Jan 062011

New World Notes calls our attention to Avatar Kinect, which basically brings graphical chat rooms to the XBox Live platform.

This is indeed a powerful development. The Kinect has been selling like hotcakes (8 million of them in sixty days), and as a result, there’s now a pretty substantial install base that could get into this.

It’s clear to see the potential for sales of virtual goods and the like; right now, they offer scenes in which you can conduct your chats, but over time, adding in the features to make those into virtual apartments is not at all hard to picture. Add in robust enough objects to buy and the ability to customize your space, and you start getting something that feels like, well, Metaplace.com or Second Life with voice chat and kinesthetic controls. But for now, it’s more like IMVU or Lively, probably, and we shall see how it goes.

One thing that is interesting is that Live is centered on avatars that are pseudonymous but strongly identifiable; there’s an intrinsic extant reputation system there that this system will effectively plug into and leverage. This may reduce the amount of prurient chatrooms and the like (which something like the Kinect surely invites!).
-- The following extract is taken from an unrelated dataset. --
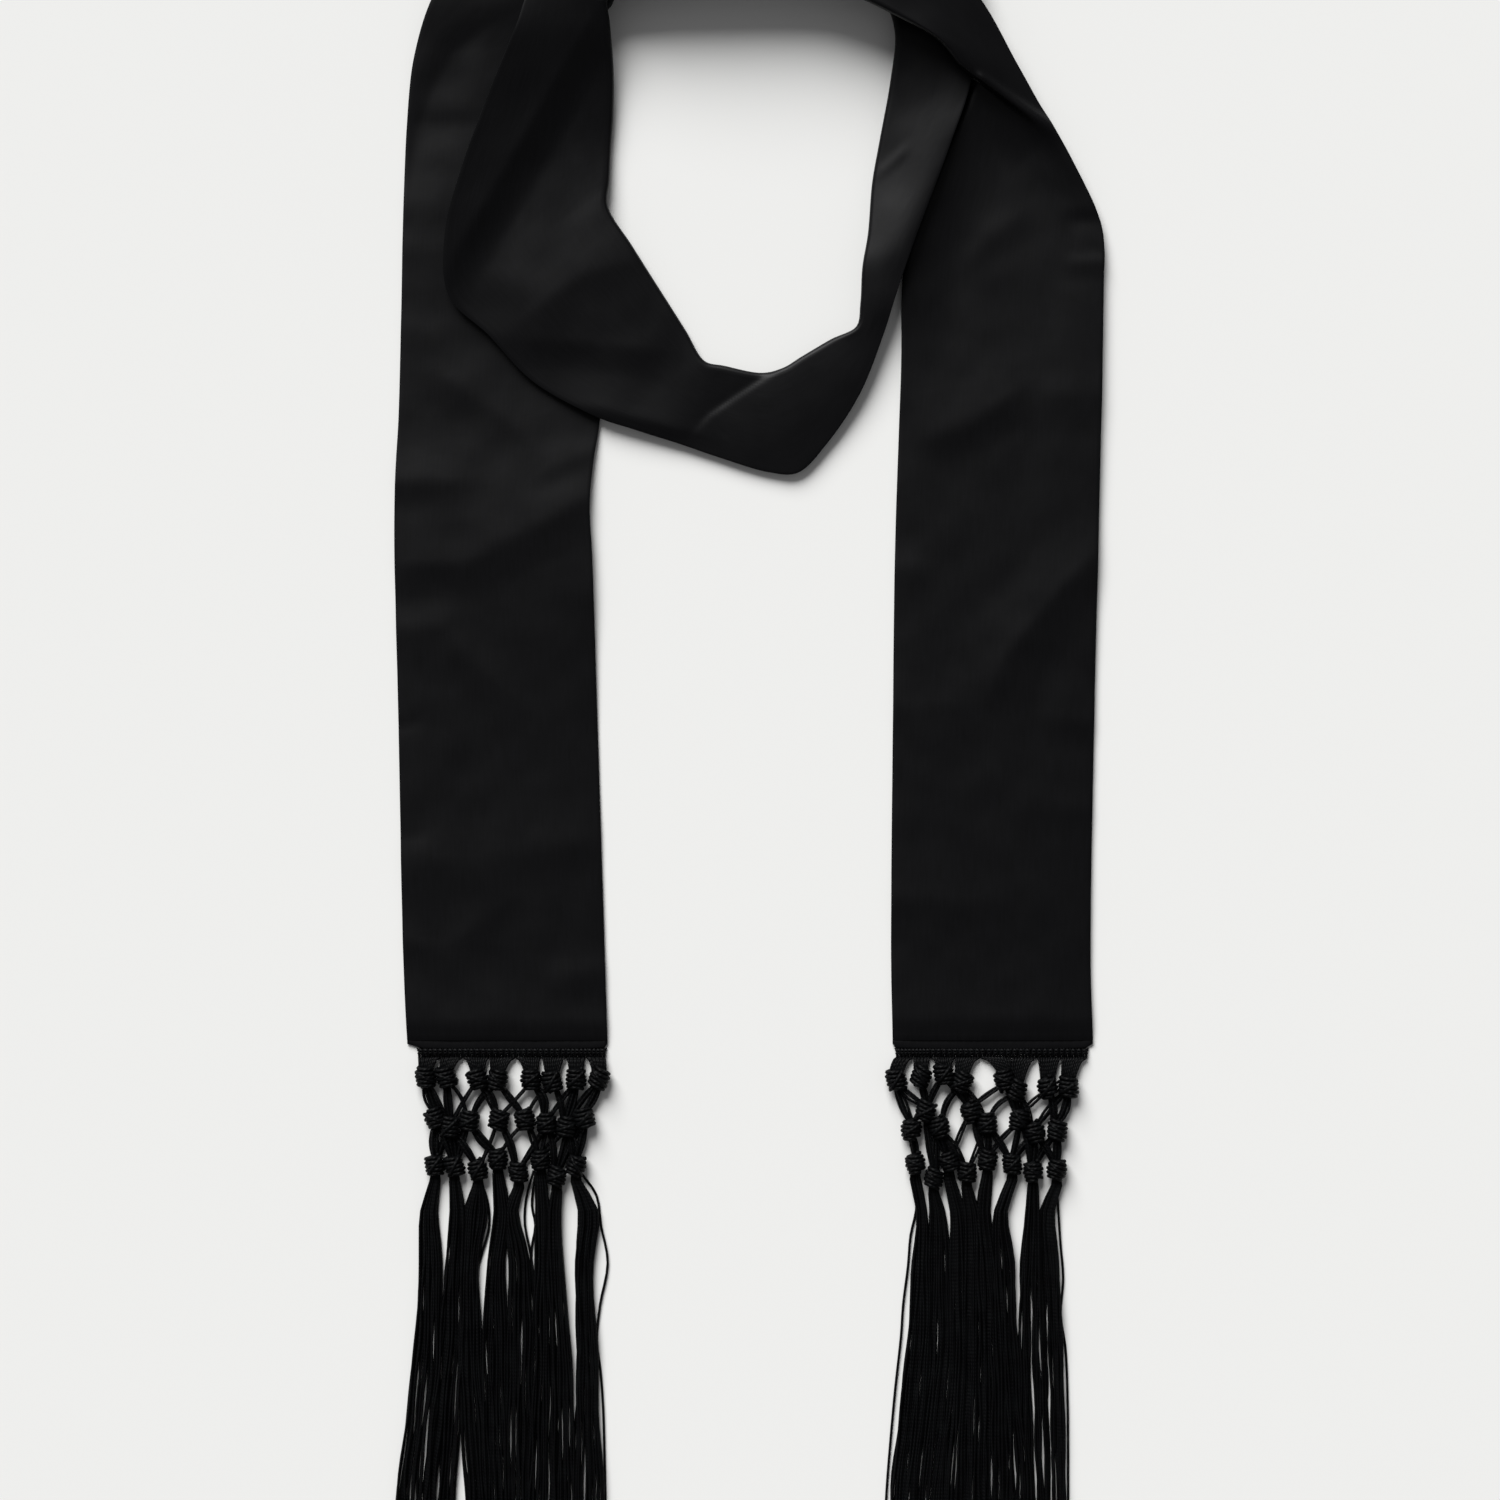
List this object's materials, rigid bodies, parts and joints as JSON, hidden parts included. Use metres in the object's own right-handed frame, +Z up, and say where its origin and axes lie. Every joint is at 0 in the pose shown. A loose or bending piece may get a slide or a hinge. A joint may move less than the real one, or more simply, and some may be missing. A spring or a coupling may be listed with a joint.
{
  "type": "skinny scarf",
  "caption": "Long narrow satin scarf with knotted net fringe at both ends, wrapped once as round a neck and laid flat.",
  "frame": {"origin": "middle of the scarf's underside as it lies, on the surface that it lies on", "axes": "+X to the right of the scarf seen from above with its tails towards the viewer, +Y along the tails to the back of the neck, +Z up from the surface"},
  "size_m": [0.2834, 0.6812, 0.0229],
  "materials": {
    "satin": "black polyester satin with a soft directional sheen",
    "fringe_cord": "black twisted viscose cord, slightly glossy"
  },
  "bodies": {
    "root": {"satin_band": "satin", "left_hem": "satin", "right_hem": "satin", "left_header_braid": "fringe_cord", "left_knot_net": "fringe_cord", "left_tassel_1": "fringe_cord", "left_tassel_2": "fringe_cord", "left_tassel_3": "fringe_cord", "left_tassel_4": "fringe_cord", "left_tassel_5": "fringe_cord", "left_tassel_6": "fringe_cord", "left_tassel_7": "fringe_cord", "left_tassel_8": "fringe_cord", "right_header_braid": "fringe_cord", "right_knot_net": "fringe_cord", "right_tassel_1": "fringe_cord", "right_tassel_2": "fringe_cord", "right_tassel_3": "fringe_cord", "right_tassel_4": "fringe_cord", "right_tassel_5": "fringe_cord", "right_tassel_6": "fringe_cord", "right_tassel_7": "fringe_cord", "right_tassel_8": "fringe_cord"}
  },
  "joints": []
}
It is also telling how little the video centers on technology and how much it centers on women.

Given the connectivity, I cannot help but ponder why avatars as an intermediating technology, rather than video chat.

  • Avatars intermediate; this lets you put all participants in one environment, rather than stitching together disparate couches and living rooms
  • There may well be plans to leverage the pseudonymity into synchronous social game experiences
  • The avatars do allow for a more radical expression of personality that video would, essentially making for a richer profile; I can’t have my weird pet from Limbo cavorting around me in a video call, but I could here.

All in all, an interesting development; I look forward to trying it out.

Game talkVirtual goods keep growing…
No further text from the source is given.